# [Data]
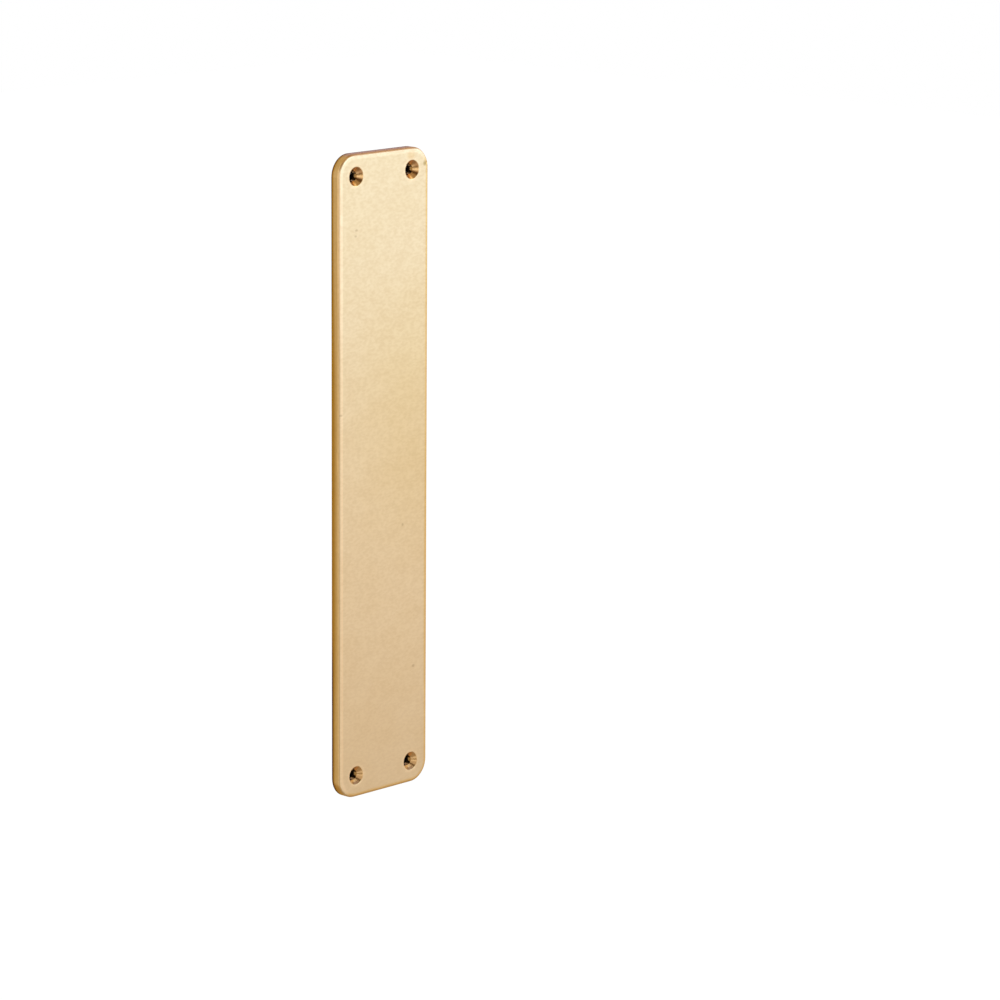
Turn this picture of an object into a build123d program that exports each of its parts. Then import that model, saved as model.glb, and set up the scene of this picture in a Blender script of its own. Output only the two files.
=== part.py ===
"""Door finger plate: one flat brass plate that is screwed upright to a door.

Four countersunk screws, one in each corner, hold the plate to the door's face.
The four corners are rounded. The front edge is eased all round, so that it is
kind to the hand, and the back edge stays sharp, to sit tight on the door.

Frame: origin at the middle of the back face. The front faces -Y, the back lies
on the door's face at Y = 0, +X runs across the plate and +Z points up.
All sizes are in millimetres.
"""
from build123d import *
import os

os.makedirs("parts", exist_ok=True)

# Plate
plate_height = 300.0
plate_width = 57.0
plate_thickness = 5.0
corner_radius = 10.0
front_edge_radius = 1.3

# Screw holes, for No. 8 (4 mm) countersunk wood screws
screw_side_margin = 10.75
screw_end_margin = 10.25
screw_hole_diameter = 4.5
countersink_diameter = 8.8
countersink_angle = 90.0
countersink_rim_radius = 0.6

# Knock in the right-hand front edge, just below the top corner
nick_below_top = 7.8
nick_ball_radius = 1.5
nick_depth = 0.25

# Hole centres follow from the plate's edges
screw_spacing_across = plate_width - 2 * screw_side_margin
screw_spacing_along = plate_height - 2 * screw_end_margin

# Both planes face out from the door: one on its face, one on the plate's front
door_plane = Plane(origin=(0, 0, 0), x_dir=(1, 0, 0), z_dir=(0, -1, 0))
front_plane = door_plane.offset(plate_thickness)

# The nick's ball stands where the flat front turns into the eased edge
nick_plane = front_plane.offset(nick_ball_radius - nick_depth)
nick_across = plate_width / 2 - front_edge_radius
nick_up = plate_height / 2 - nick_below_top

with BuildPart() as finger_plate:
    # Flat blank with rounded corners, standing off the door's face
    with BuildSketch(door_plane):
        RectangleRounded(plate_width, plate_height, corner_radius)
    extrude(amount=plate_thickness)

    # The eased edge runs once round the front face
    front_face = finger_plate.faces().sort_by(Axis.Y).first
    fillet(front_face.outer_wire().edges(), radius=front_edge_radius)

    # One countersunk hole in each corner, sunk from the front
    with Locations(front_plane):
        with GridLocations(screw_spacing_across, screw_spacing_along, 2, 2):
            CounterSinkHole(
                radius=screw_hole_diameter / 2,
                counter_sink_radius=countersink_diameter / 2,
                counter_sink_angle=countersink_angle,
            )

    # Polishing has rounded the countersinks' rims
    drilled_face = finger_plate.faces().sort_by(Axis.Y).first
    fillet(drilled_face.inner_wires().edges(), radius=countersink_rim_radius)

    # The nick is a shallow dish in the metal
    with Locations(nick_plane):
        with Locations((nick_across, nick_up)):
            Sphere(nick_ball_radius, mode=Mode.SUBTRACT)

finger_plate.part.label = "finger_plate"
export_step(finger_plate.part, "parts/finger_plate.step")
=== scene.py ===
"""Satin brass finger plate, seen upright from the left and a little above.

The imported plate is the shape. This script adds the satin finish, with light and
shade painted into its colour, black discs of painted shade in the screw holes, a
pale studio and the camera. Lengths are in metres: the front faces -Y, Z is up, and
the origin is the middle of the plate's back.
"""
import bmesh
import bpy
import math
from mathutils import Matrix, Vector

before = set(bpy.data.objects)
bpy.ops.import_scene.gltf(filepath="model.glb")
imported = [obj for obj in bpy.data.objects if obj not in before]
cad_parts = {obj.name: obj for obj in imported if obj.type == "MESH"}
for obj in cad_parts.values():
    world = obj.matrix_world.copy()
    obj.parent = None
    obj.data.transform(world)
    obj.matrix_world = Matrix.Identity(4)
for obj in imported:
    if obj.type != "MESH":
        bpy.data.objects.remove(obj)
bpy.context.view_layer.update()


# Camera
# A long lens stands to the left of the plate and looks down on it a little.
# The picture is 1000 pixels square and the plate's middle is left of its centre.
picture_side = 1000
sensor_width = 36.0
focal_length = 149.5
camera_distance = 1.913
camera_yaw = math.radians(46.26)
camera_pitch = math.radians(12.16)
camera_roll = math.radians(0.43)
plate_middle_px = (376.3, 473.7)

forward = Vector((
    math.sin(camera_yaw) * math.cos(camera_pitch),
    math.cos(camera_yaw) * math.cos(camera_pitch),
    -math.sin(camera_pitch),
))
level_right = Vector((math.cos(camera_yaw), -math.sin(camera_yaw), 0))
level_up = level_right.cross(forward)
right = math.cos(camera_roll) * level_right + math.sin(camera_roll) * level_up
up = math.cos(camera_roll) * level_up - math.sin(camera_roll) * level_right

metres_per_px = camera_distance * sensor_width / focal_length / picture_side
middle_right = (plate_middle_px[0] - picture_side / 2) * metres_per_px
middle_down = (plate_middle_px[1] - picture_side / 2) * metres_per_px
place = middle_down * up - middle_right * right - camera_distance * forward

camera = bpy.data.objects.new("camera", bpy.data.cameras.new("camera"))
camera.data.lens = focal_length
camera.data.sensor_width = sensor_width
axes = Matrix((right, up, -forward)).transposed()
camera.matrix_world = Matrix.Translation(place) @ axes.to_4x4()
bpy.context.scene.collection.objects.link(camera)
bpy.context.scene.camera = camera


# Finger plate
# One piece of solid brass, cut from bar, drilled and eased along its front edge.
# The face is satin polished across its width. Highlights are painted along the front
# of its left and top edges and round its countersinks, shade is painted on its sides,
# eased edges, countersinks and bores, and the back is duller and darker.
satin_colour = (0.822, 0.61, 0.366)
mm_per_metre = 1000

# Where the material finds the corners and the screw holes, in millimetres
corner_radius = 10.0
corner_middles = (18.5, 0.0, 140.0)
screw_middles = (17.75, 0.0, 139.75)
countersink_radius = 4.4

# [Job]
Extract each line from the listing above, please, and repeat it exactly.

# [Answer to the problem]
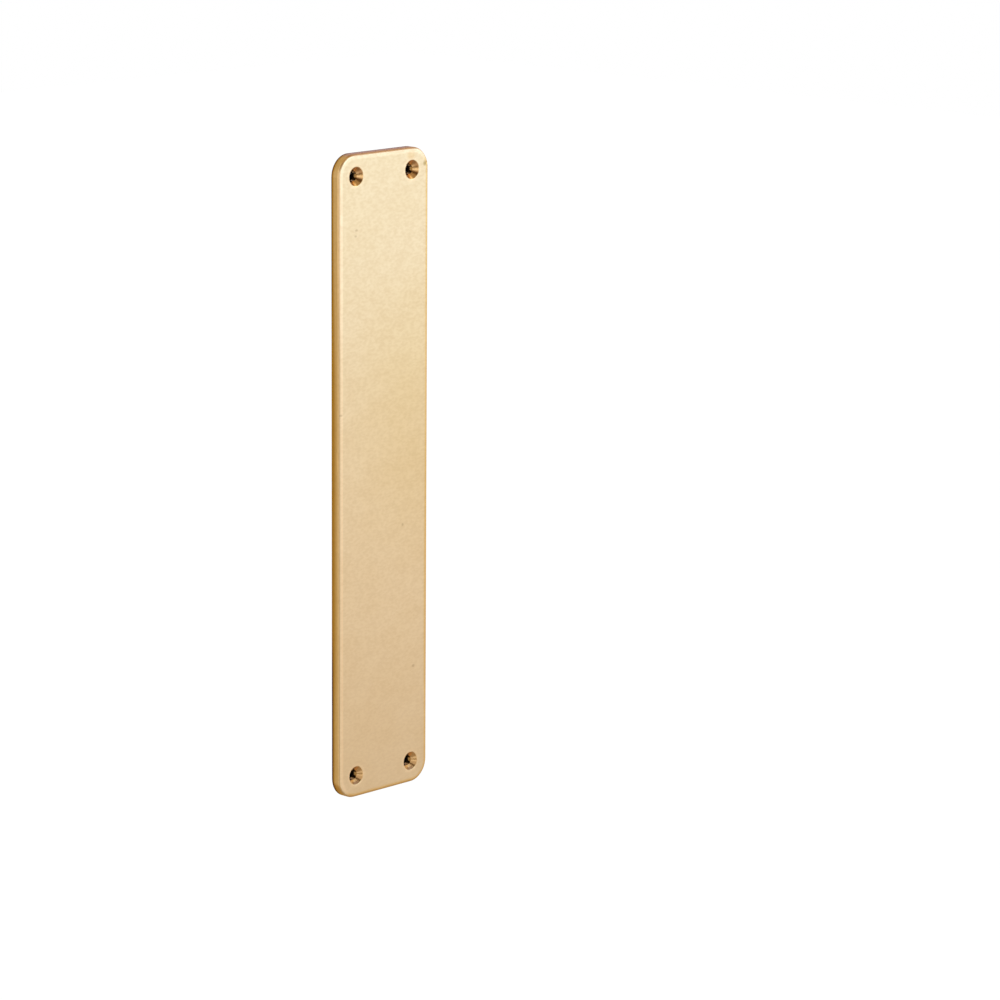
Turn this picture of an object into a build123d program that exports each of its parts. Then import that model, saved as model.glb, and set up the scene of this picture in a Blender script of its own. Output only the two files.
=== part.py ===
"""Door finger plate: one flat brass plate that is screwed upright to a door.

Four countersunk screws, one in each corner, hold the plate to the door's face.
The four corners are rounded. The front edge is eased all round, so that it is
kind to the hand, and the back edge stays sharp, to sit tight on the door.

Frame: origin at the middle of the back face. The front faces -Y, the back lies
on the door's face at Y = 0, +X runs across the plate and +Z points up.
All sizes are in millimetres.
"""
from build123d import *
import os

os.makedirs("parts", exist_ok=True)

# Plate
plate_height = 300.0
plate_width = 57.0
plate_thickness = 5.0
corner_radius = 10.0
front_edge_radius = 1.3

# Screw holes, for No. 8 (4 mm) countersunk wood screws
screw_side_margin = 10.75
screw_end_margin = 10.25
screw_hole_diameter = 4.5
countersink_diameter = 8.8
countersink_angle = 90.0
countersink_rim_radius = 0.6

# Knock in the right-hand front edge, just below the top corner
nick_below_top = 7.8
nick_ball_radius = 1.5
nick_depth = 0.25

# Hole centres follow from the plate's edges
screw_spacing_across = plate_width - 2 * screw_side_margin
screw_spacing_along = plate_height - 2 * screw_end_margin

# Both planes face out from the door: one on its face, one on the plate's front
door_plane = Plane(origin=(0, 0, 0), x_dir=(1, 0, 0), z_dir=(0, -1, 0))
front_plane = door_plane.offset(plate_thickness)

# The nick's ball stands where the flat front turns into the eased edge
nick_plane = front_plane.offset(nick_ball_radius - nick_depth)
nick_across = plate_width / 2 - front_edge_radius
nick_up = plate_height / 2 - nick_below_top

with BuildPart() as finger_plate:
    # Flat blank with rounded corners, standing off the door's face
    with BuildSketch(door_plane):
        RectangleRounded(plate_width, plate_height, corner_radius)
    extrude(amount=plate_thickness)

    # The eased edge runs once round the front face
    front_face = finger_plate.faces().sort_by(Axis.Y).first
    fillet(front_face.outer_wire().edges(), radius=front_edge_radius)

    # One countersunk hole in each corner, sunk from the front
    with Locations(front_plane):
        with GridLocations(screw_spacing_across, screw_spacing_along, 2, 2):
            CounterSinkHole(
                radius=screw_hole_diameter / 2,
                counter_sink_radius=countersink_diameter / 2,
                counter_sink_angle=countersink_angle,
            )

    # Polishing has rounded the countersinks' rims
    drilled_face = finger_plate.faces().sort_by(Axis.Y).first
    fillet(drilled_face.inner_wires().edges(), radius=countersink_rim_radius)

    # The nick is a shallow dish in the metal
    with Locations(nick_plane):
        with Locations((nick_across, nick_up)):
            Sphere(nick_ball_radius, mode=Mode.SUBTRACT)

finger_plate.part.label = "finger_plate"
export_step(finger_plate.part, "parts/finger_plate.step")
=== scene.py ===
"""Satin brass finger plate, seen upright from the left and a little above.

The imported plate is the shape. This script adds the satin finish, with light and
shade painted into its colour, black discs of painted shade in the screw holes, a
pale studio and the camera. Lengths are in metres: the front faces -Y, Z is up, and
the origin is the middle of the plate's back.
"""
import bmesh
import bpy
import math
from mathutils import Matrix, Vector

before = set(bpy.data.objects)
bpy.ops.import_scene.gltf(filepath="model.glb")
imported = [obj for obj in bpy.data.objects if obj not in before]
cad_parts = {obj.name: obj for obj in imported if obj.type == "MESH"}
for obj in cad_parts.values():
    world = obj.matrix_world.copy()
    obj.parent = None
    obj.data.transform(world)
    obj.matrix_world = Matrix.Identity(4)
for obj in imported:
    if obj.type != "MESH":
        bpy.data.objects.remove(obj)
bpy.context.view_layer.update()


# Camera
# A long lens stands to the left of the plate and looks down on it a little.
# The picture is 1000 pixels square and the plate's middle is left of its centre.
picture_side = 1000
sensor_width = 36.0
focal_length = 149.5
camera_distance = 1.913
camera_yaw = math.radians(46.26)
camera_pitch = math.radians(12.16)
camera_roll = math.radians(0.43)
plate_middle_px = (376.3, 473.7)

forward = Vector((
    math.sin(camera_yaw) * math.cos(camera_pitch),
    math.cos(camera_yaw) * math.cos(camera_pitch),
    -math.sin(camera_pitch),
))
level_right = Vector((math.cos(camera_yaw), -math.sin(camera_yaw), 0))
level_up = level_right.cross(forward)
right = math.cos(camera_roll) * level_right + math.sin(camera_roll) * level_up
up = math.cos(camera_roll) * level_up - math.sin(camera_roll) * level_right

metres_per_px = camera_distance * sensor_width / focal_length / picture_side
middle_right = (plate_middle_px[0] - picture_side / 2) * metres_per_px
middle_down = (plate_middle_px[1] - picture_side / 2) * metres_per_px
place = middle_down * up - middle_right * right - camera_distance * forward

camera = bpy.data.objects.new("camera", bpy.data.cameras.new("camera"))
camera.data.lens = focal_length
camera.data.sensor_width = sensor_width
axes = Matrix((right, up, -forward)).transposed()
camera.matrix_world = Matrix.Translation(place) @ axes.to_4x4()
bpy.context.scene.collection.objects.link(camera)
bpy.context.scene.camera = camera


# Finger plate
# One piece of solid brass, cut from bar, drilled and eased along its front edge.
# The face is satin polished across its width. Highlights are painted along the front
# of its left and top edges and round its countersinks, shade is painted on its sides,
# eased edges, countersinks and bores, and the back is duller and darker.
satin_colour = (0.822, 0.61, 0.366)
mm_per_metre = 1000

# Where the material finds the corners and the screw holes, in millimetres
corner_radius = 10.0
corner_middles = (18.5, 0.0, 140.0)
screw_middles = (17.75, 0.0, 139.75)
countersink_radius = 4.4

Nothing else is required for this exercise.